The Assistant Resident Representative for the Japan International Co-operation Agency

(JICA), which is providing funds and expertise for the development of a city traffic

master plan, Koizumi is blunt about the challenges that face planners in preventing

Phnom Penh from following the traffic chaos model of development that has blighted

capital cities across Asia.

With the number of registered vehicles in the city increasing 57% over the past five

years to 150,000 competing for road space with an estimated 73,780 more that enter

the city from the countryside and untold thousands of unregistered vehicles, Yukihiro

says that unless drastic action is taken soon, the city will be unable to cope.

"As people have more money they're buying more cars, and if private vehicles

increase in number without the development of any public transit system, the situation

in Phnom Penh will become as severe as Bangkok's," Yukihiro said.

And in a direct challenge to the longtime laissez-faire attitude of government to

the city's traffic woes, Yukihiro says effective, long-term strategies to alleviate

congestion must be implemented in the short term, or it will be too late.

While Phnom Penh's car-per-kilometer ratio of 34 cars per kilometer is a fraction

of the 1,332 vehicles that clog each kilometer of Bangkok, Yukihiro warns things

are changing fast. "Phnom Penh's traffic situation is currently better than

that of other Asian cities because the roads are wider and the number of vehicles

is still low compared to other cities," Yukihiro said. "But if there's

no improvement and if economic gains continue, in five years the situation will be

much more serious than now," he cautioned.

In an effort to save Phnom Penh from the traffic jams and pollution that have poisoned

the quality of life in other parts of Asia, JICA is funding a three-part, 15-year

plan designed to alleviate traffic congestion and provide alternatives to the vicious

cycle of spiraling private vehicle ownership that has blighted the streets of Bangkok.

The first stages of the JICA plan involve the trial of a city bus system, a systematic

upgrade of side street "collector roads" running parallel to main arteries

such as Monivong and Sihanouk Boulevards along with a traffic safety education program.

"The small collector roads are of very poor quality so there is an over-concentration

of traffic on main routes (such as Monivong Boulevard)," Yukihiro said. "Phnom

Penh streets also have a mixture of motorbikes, cars and cyclos driving in every

direction on all sides of the road, which is chaotic and also decreases road capacity."

JICA and counterparts in the Ministry of Public Works and Transport (MPWT) and the

Phnom Penh Municipality will evaluate the success of these initial measures before

deciding on the next plan of action.

Than Sina, Deputy Governor of Phnom Penh Municipality, is aware of the increasing

threat that traffic problems pose to city development and the safety of its citizens.

"We're in the process of trying to resolve it, but we don't yet have an integrated

plan," he said.

Sina said that the Municipality was upgrading a "beltway" system of perimeter

roads to relieve stress on the city's core main arteries using funding derived from

the sale of the old Youth Club property to the United States government.

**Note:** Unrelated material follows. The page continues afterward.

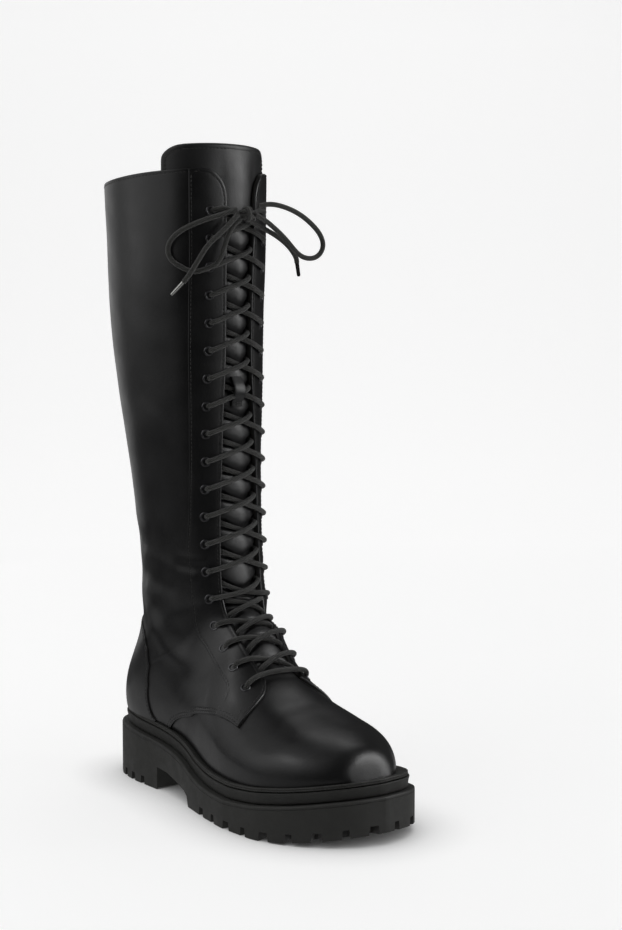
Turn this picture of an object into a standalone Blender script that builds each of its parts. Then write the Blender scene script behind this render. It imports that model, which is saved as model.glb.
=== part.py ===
"""Right lace-up knee boot on a lug sole, with an inside zip.

Every soft form comes from one closed form of the foot and leg, last_surface(station, angle, offset).
A station runs from the toe (0) to above the collar (20), and each whole station is one row of
LAST_ROWS: a plane section that stands upright in the foot, turns about the instep and lies level
in the shaft.  The angle runs round the section from the front or top (0) to the medial side (+)
and the lateral side (-).  The toe points along -Y, the medial side is +X, and the floor is z = 0.
"""
from collections import namedtuple
import math

import bmesh
import bpy
from mathutils import Matrix, Vector
import numpy as np

MM = 0.001
SHARP_ANGLE = math.radians(40)
BOOT = "knee_boot_right"

# --- driving sizes ----------------------------------------------------------------------------
SOLE_LENGTH = 295.0 * MM
MIDLINE_X = -0.65 * MM          # puts the middle of the whole boot on x = 0
CLEARANCE = 0.3 * MM            # between pieces that touch
MIDSOLE_THICKNESS = 8.1 * MM
WELT_THICKNESS = 2.8 * MM
INSOLE_THICKNESS = 3.0 * MM
LEATHER_THICKNESS = 2.0 * MM
COUNTER_THICKNESS = 1.2 * MM
COUNTER_LIFT = 0.5 * MM         # above the upper, which it hugs
TONGUE_THICKNESS = 3.5 * MM
MIDSOLE_INSET = 4.3 * MM        # from the outsole's edge
WELT_INSET = 4.9 * MM
WELT_WIDTH = 12.0 * MM
UPPER_INSET = 7.3 * MM          # outsole's edge to the foot of the upper
INSOLE_INSET = 12.0 * MM
# How much further the upper stands in from the sole's edge at the toe, by share of its length.
TOE_ROOM = ((0.830, 0.856, 0.912, 0.944), (0.0, 1.5 * MM, 6.5 * MM, 9.0 * MM))
LACE_RADIUS = 1.8 * MM
EYELETS_A_SIDE = 19
TIP_SHARE = 0.0005              # how near the tips of the outline the outsole starts and ends
INNER_TIP_SHARE = 0.003         # the same for the layers set in from its edge

# Outsole seen from above: share of the length from the heel, width to each side of the midline.
SoleWidth = namedtuple("SoleWidth", "share lateral medial")
SOLE_WIDTHS = [SoleWidth(share, lateral * MM, medial * MM) for share, lateral, medial in (
    (0.000, 0.0, 0.0),
    (0.012, 13.0, 13.5),
    (0.045, 24.5, 25.0),
    (0.100, 33.0, 32.5),
    (0.180, 37.5, 36.0),
    (0.280, 39.0, 36.0),
    (0.380, 43.0, 36.5),
    (0.480, 50.0, 39.5),
    (0.580, 57.0, 46.0),
    (0.680, 61.5, 53.0),
    (0.760, 61.5, 56.5),
    (0.840, 55.5, 55.0),
    (0.900, 45.5, 48.5),
    (0.950, 32.5, 38.0),
    (0.985, 16.0, 22.5),
    (1.000, 0.0, 2.0),
)]

# Outsole seen from the side: the height of its upper edge, and of its underside.
SoleHeight = namedtuple("SoleHeight", "share height")
SOLE_TOP = [SoleHeight(share, height * MM) for share, height in (
    (0.00, 40.0),
    (0.10, 39.5),
    (0.20, 37.5),
    (0.30, 35.0),
    (0.36, 32.7),
    (0.415, 29.3),
    (0.475, 24.2),
    (0.54, 21.0),
    (0.60, 20.0),
    (0.66, 20.0),
    (0.72, 21.0),
    (0.80, 23.7),
    (0.87, 26.5),
    (0.93, 29.5),
    (1.00, 33.0),
)]
HEEL_BREAST = 0.278             # share of the length where the heel ends
SOLE_UNDERSIDE = [SoleHeight(share, height * MM) for share, height in (
    (0.000, 0.0),
    (HEEL_BREAST, 0.0),
    (HEEL_BREAST + 0.001, 16.5),
    (0.330, 15.8),
    (0.385, 12.5),
    (0.435, 9.5),
    (0.452, 7.0),
    (0.462, 0.0),
    (0.780, 0.0),
    (0.850, 1.2),
    (0.920, 3.8),
    (1.000, 8.5),
)]

# Foot rows: the section's top and base in the side view, how far its half width passes the
# sole's half width less UPPER_INSET (swell), how far its crown leans to the medial side (ridge),
# the share of its height that is widest (waist), and its squareness above and below that.
FootRow = namedtuple("FootRow", "top_y top_z base_y base_z middle swell ridge waist top_square base_square")
FOOT_ROWS = [FootRow(*row) for row in (
    (-135.0, 41.5, -135.5, 33.0, -3.0, -10.5, 0.0, 0.50, 2.0, 2.6),
    (-129.5, 57.0, -131.0, 30.0, -3.0, -6.5, 0.0, 0.46, 1.95, 3.0),
    (-118.0, 64.5, -121.5, 26.0, -2.5, -3.5, 0.0, 0.42, 2.0, 3.4),
    (-100.5, 69.5, -105.0, 23.0, -1.0, -0.5, 2.5, 0.40, 2.2, 4.0),
    (-80.0, 74.0, -82.0, 20.0, 0.0, 0.0, 7.0, 0.38, 2.3, 4.5),
    (-55.0, 81.0, -55.0, 18.0, 0.0, 0.0, 11.0, 0.38, 2.2, 4.5),
    (-30.0, 94.0, -25.0, 18.0, 0.0, 0.5, 11.5, 0.38, 2.1, 4.5),
    (-14.0, 110.0, 10.0, 22.0, 0.0, 2.0, 11.0, 0.40, 2.2, 3.8),
    (-5.0, 121.0, 50.0, 28.0, -0.5, 3.0, 11.0, 0.42, 2.4, 3.0),
    (2.5, 127.0, 95.0, 30.0, -0.5, 4.5, 9.5, 0.45, 2.5, 2.6),
)]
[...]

Emphasis on stricter enforcement of traffic rules and driver education were also

on Sina's checklist of measures for mitigating the worst excesses of local drivers.

But Sina warned that successfully addressing the city's traffic problems involved

factors beyond the control of the Municipality.

"The city's traffic problem is a reflection of the effect that poverty has in

spurring rural migration to the city, as we saw in the seventies and eighties in

Bangkok and Jakarta," he explained. "Effective poverty alleviation measures

must be implemented nationwide in order to stem migration to the city and reduce

the number of people and vehicles on the city streets."

Funding and expertise was urgently needed to prevent Phnom Penh from replicating

the traffic crises that now define life in other major Asian cities, he adds.